The Chinese artist Hua Yong, who publishing videos of Beijing's controversial evictions of migrants and surrounding protests, has been released on bail following his arrest on Saturday, according to the BBC. He fled the city to avoid detention but was tracked down by authorities. He was released on Monday in time for his daughter's third birthday.
The government's crackdown on migrant workers has hit Beijing’s art community, which has lost studio and gallery storage space, as well as staff providing cleaning, shipping and fabrication. The mass eviction and demolition of buildings, which left thousands of families homeless or without power in freezing temperatures, was sparked by a tenement fire on 18 November that killed 19 people in the city’s Daxing district. In a 40-day campaign, authorities razed neighbourhoods housing the city’s millions of workers from other parts of China, labelled as “low-end population” by the government.
Beijing’s usually resolutely apolitical art establishment has been among the voices expressing outrage online (quickly expunged), and documenting and protesting about the evictions, of which Hua has been the most prominent.
Estimates of the numbers of residents evicted in December range from several thousand to hundreds of thousands, or more. The demolition of Feijiacun, a migrant village in northeast Beijing close to the 798 Art District, and home to the Red Gate Residency artists’ residency programme, prompted rare street protests that are still ongoing. Smaller protests erupted earlier in December at the demolition epicentre Xinjiancun, as documented by Hua Yang; signs at both declared, “Forced evictions violate human rights”.

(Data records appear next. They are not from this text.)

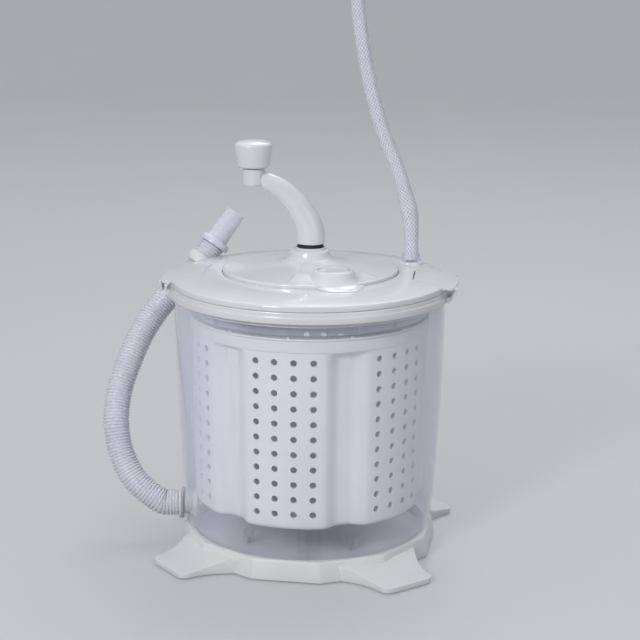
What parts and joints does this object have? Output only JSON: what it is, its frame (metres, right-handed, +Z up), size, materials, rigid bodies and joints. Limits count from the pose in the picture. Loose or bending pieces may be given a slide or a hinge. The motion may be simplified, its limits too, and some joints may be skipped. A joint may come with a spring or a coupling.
{
  "type": "mini washing machine",
  "caption": "Hand-cranked tabletop washing machine: clear tub on a footed base, perforated basket, lid with crank gear, latches, filler cap, inlet and drain hoses.",
  "frame": {"origin": "on the floor, on the tub's axis", "axes": "+Z up along the tub's and the crank's axis; the latches lie near +X and -X; -Y is the front, so the two hoses rise at the back left and the back right"},
  "size_m": [0.3458, 0.265, 0.5695],
  "materials": {
    "gloss_white": "glossy white moulded plastic",
    "satin_white": "satin white moulded plastic",
    "basket_white": "slightly translucent white plastic",
    "clear_tub": "clear moulded plastic, shown as glass",
    "clear_ring": "frosted clear plastic",
    "hose_vinyl": "ribbed milky vinyl",
    "braided_vinyl": "clear vinyl over a white braid",
    "black_rubber": "black rubber",
    "grey_rubber": "grey rubber",
    "gear_nylon": "natural nylon",
    "bearing_bronze": "sintered bronze",
    "steel": "bright steel",
    "tap_brass": "plain brass"
  },
  "bodies": {
    "root": {"base": "satin_white", "foot_pad_1": "grey_rubber", "foot_pad_2": "grey_rubber", "foot_pad_3": "grey_rubber", "foot_pad_4": "grey_rubber", "base_screw_1": "steel", "base_screw_2": "steel", "base_screw_3": "steel", "base_screw_4": "steel", "tub": "clear_tub", "pivot_pin": "steel", "drain_spout": "satin_white", "drain_gasket": "grey_rubber", "drain_nut": "satin_white", "drain_hose": "hose_vinyl", "drain_connector": "hose_vinyl", "hose_clip": "satin_white", "collar": "gloss_white"},
    "basket": {"basket": "basket_white", "basket_bush": "bearing_bronze", "basket_cover": "basket_white"},
    "output": {"output_shaft": "steel", "sun_gear": "gear_nylon"},
    "lid": {"lid": "gloss_white", "lid_gasket": "grey_rubber", "splash_ring": "clear_ring", "gearbox_cover": "gloss_white", "cover_screw_1": "steel", "cover_screw_2": "steel", "cover_screw_3": "steel", "cover_screw_4": "steel", "planet_pin_1": "steel", "planet_pin_2": "steel", "planet_pin_3": "steel", "output_bush": "bearing_bronze", "crank_bush": "bearing_bronze", "shaft_seal": "black_rubber", "latch_pin_1": "steel", "latch_pin_2": "steel", "inlet_nozzle": "clear_ring", "inlet_hose": "braided_vinyl", "tap_connector": "tap_brass"},
    "crank": {"crank_arm": "satin_white", "crank_shaft": "steel", "ring_gear": "gear_nylon", "shaft_screw": "steel", "knob_pin": "steel"},
    "knob": {"knob": "satin_white"},
    "planet_1": {"planet_gear_1": "gear_nylon"},
    "planet_2": {"planet_gear_2": "gear_nylon"},
    "planet_3": {"planet_gear_3": "gear_nylon"},
    "filler_cap": {"filler_cap": "gloss_white", "cap_gasket": "grey_rubber"},
    "latch_right": {"latch_right": "gloss_white"},
    "latch_left": {"latch_left": "gloss_white"}
  },
  "joints": [
    {"name": "lid_lift", "type": "slide", "parent": "root", "child": "lid", "axis": [0, 0, 1], "range_m": [0, 0.12]},
    {"name": "basket_spin", "type": "hinge", "parent": "root", "child": "basket", "pos_m": [0, 0, 0.04], "axis": [0, 0, 1], "continuous": true},
    {"name": "output_spin", "type": "hinge", "parent": "lid", "child": "output", "pos_m": [0, 0, 0.25], "axis": [0, 0, 1], "continuous": true},
    {"name": "crank_turn", "type": "hinge", "parent": "lid", "child": "crank", "pos_m": [0, 0, 0.28], "axis": [0, 0, 1], "continuous": true},
    {"name": "planet_1_spin", "type": "hinge", "parent": "lid", "child": "planet_1", "pos_m": [0.024, 0, 0.26], "axis": [0, 0, 1], "continuous": true},
    {"name": "planet_2_spin", "type": "hinge", "parent": "lid", "child": "planet_2", "pos_m": [-0.012, 0.02079, 0.26], "axis": [0, 0, 1], "continuous": true},
    {"name": "planet_3_spin", "type": "hinge", "parent": "lid", "child": "planet_3", "pos_m": [-0.012, -0.02079, 0.26], "axis": [0, 0, 1], "continuous": true},
    {"name": "knob_spin", "type": "hinge", "parent": "crank", "child": "knob", "pos_m": [-0.05219, -0.0092, 0.375], "axis": [0, 0, 1], "continuous": true},
    {"name": "cap_pull", "type": "slide", "parent": "lid", "child": "filler_cap", "axis": [0, 0, 1], "range_m": [0, 0.03]},
    {"name": "latch_right_open", "type": "hinge", "parent": "lid", "child": "latch_right", "pos_m": [0.09926, 0.00694, 0.26299], "axis": [0.0698, -0.9976, 0], "range_deg": [0, 70]},
    {"name": "latch_left_open", "type": "hinge", "parent": "lid", "child": "latch_left", "pos_m": [-0.09926, -0.00694, 0.26299], "axis": [-0.0698, 0.9976, 0], "range_deg": [0, 70]}
  ],
  "couplings": [
    {"joint": "crank_turn", "follows": "basket_spin", "ratio": -0.33333},
    {"joint": "output_spin", "follows": "basket_spin", "ratio": 1},
    {"joint": "planet_1_spin", "follows": "basket_spin", "ratio": -1},
    {"joint": "planet_2_spin", "follows": "basket_spin", "ratio": -1},
    {"joint": "planet_3_spin", "follows": "basket_spin", "ratio": -1}
  ]
}
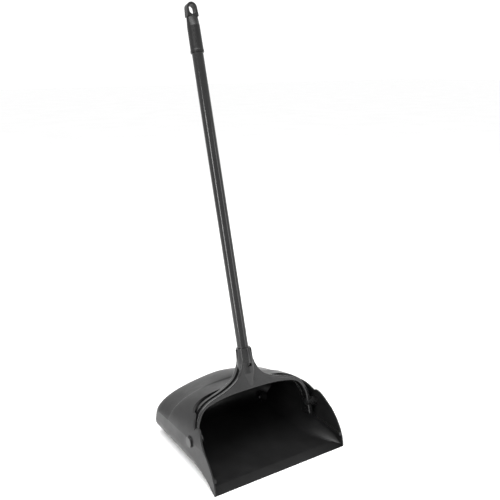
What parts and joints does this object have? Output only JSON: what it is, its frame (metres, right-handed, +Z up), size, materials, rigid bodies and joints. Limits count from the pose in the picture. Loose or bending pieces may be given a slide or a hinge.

Migrants from around China comprise almost half of Beijing’s population, officially 21.7 million. There are millions more undocumented migrants, but only the educated, affluent arrivals are able to obtain the jobs and flats that will secure them legal permission to reside and access social services in the city. Residency permits are impossible to get for the migrant labourers who build and maintain the city’s gleaming new towers and museums, and staff its shops and restaurants. The Beijing municipality is undergoing a massive facelift, with plans to move its government out to the eastern suburb of Tongzhou, and ambitions to cap the city’s population at 23 million by 2020 and reduce the population of its six downtown districts by 15%. Many believe the demolitions are actually designed to clear valuable land for sale to developers.
Previously, residents would have months or years to negotiate a resettlement. Before, “it was still not fair, but in the past year the government policy has been clear, to implement its vision at full speed”, says Alessandro Rolandi, an Italian Beijing-based artist, who since 2011 has run the Social Sensibility R&D Department, a programme that arranges collaborations between artists and factory workers in the Beijing factory Bernard Controls.
Demolitions earlier last year hit Beijing’s art scene more directly: Heiqiao, or Black Bridge, a farming village near the 798 Art District containing a studio hub, was demolished last spring, displacing thousands of local artists. In March, several studios were demolished in Songzhuang, the largest artist colony in China, and more than a hundred artists there clashed with police. Iowa, an artists’ community in Caochangdi, was demolished in August.
A Beijing gallery director who had storage space at Heiqiao, and did not wish to be identified, says that the village was home to about 80,000 migrants, and estimates that the number of people displaced in demolitions, including the latest crackdown, is in the millions. “Artists are suffering the ‘collateral damage’ in the whole thing, as obviously the target is not the very small population of artists,” she says. “The reason artists are suffering is that most of the studios are geographically next to the ‘slums’ where the migrant workers have been living. Sure, there are artists, mostly young, who lived in the studio besides working there, but most use it more as workplace, not like the migrant workers, who were crammed in a space sharing public facilities. Studio villages are not only a place you work (and sometimes live), but also [offer the] possibility of sharing resources: shippers, logistics, gallery and museum visitors.”
During Beijing’s mid-2000s art heyday, the city was a beacon of opportunity for young artists around China. Now the country’s young artists are flocking abroad or to more welcoming southern Chinese cities. “Beijing was a place where people met in a special way, with small villages to gather in informally,” Rolandi says. “That has started going away. They’re taking away that lively energy that makes a place beautiful.”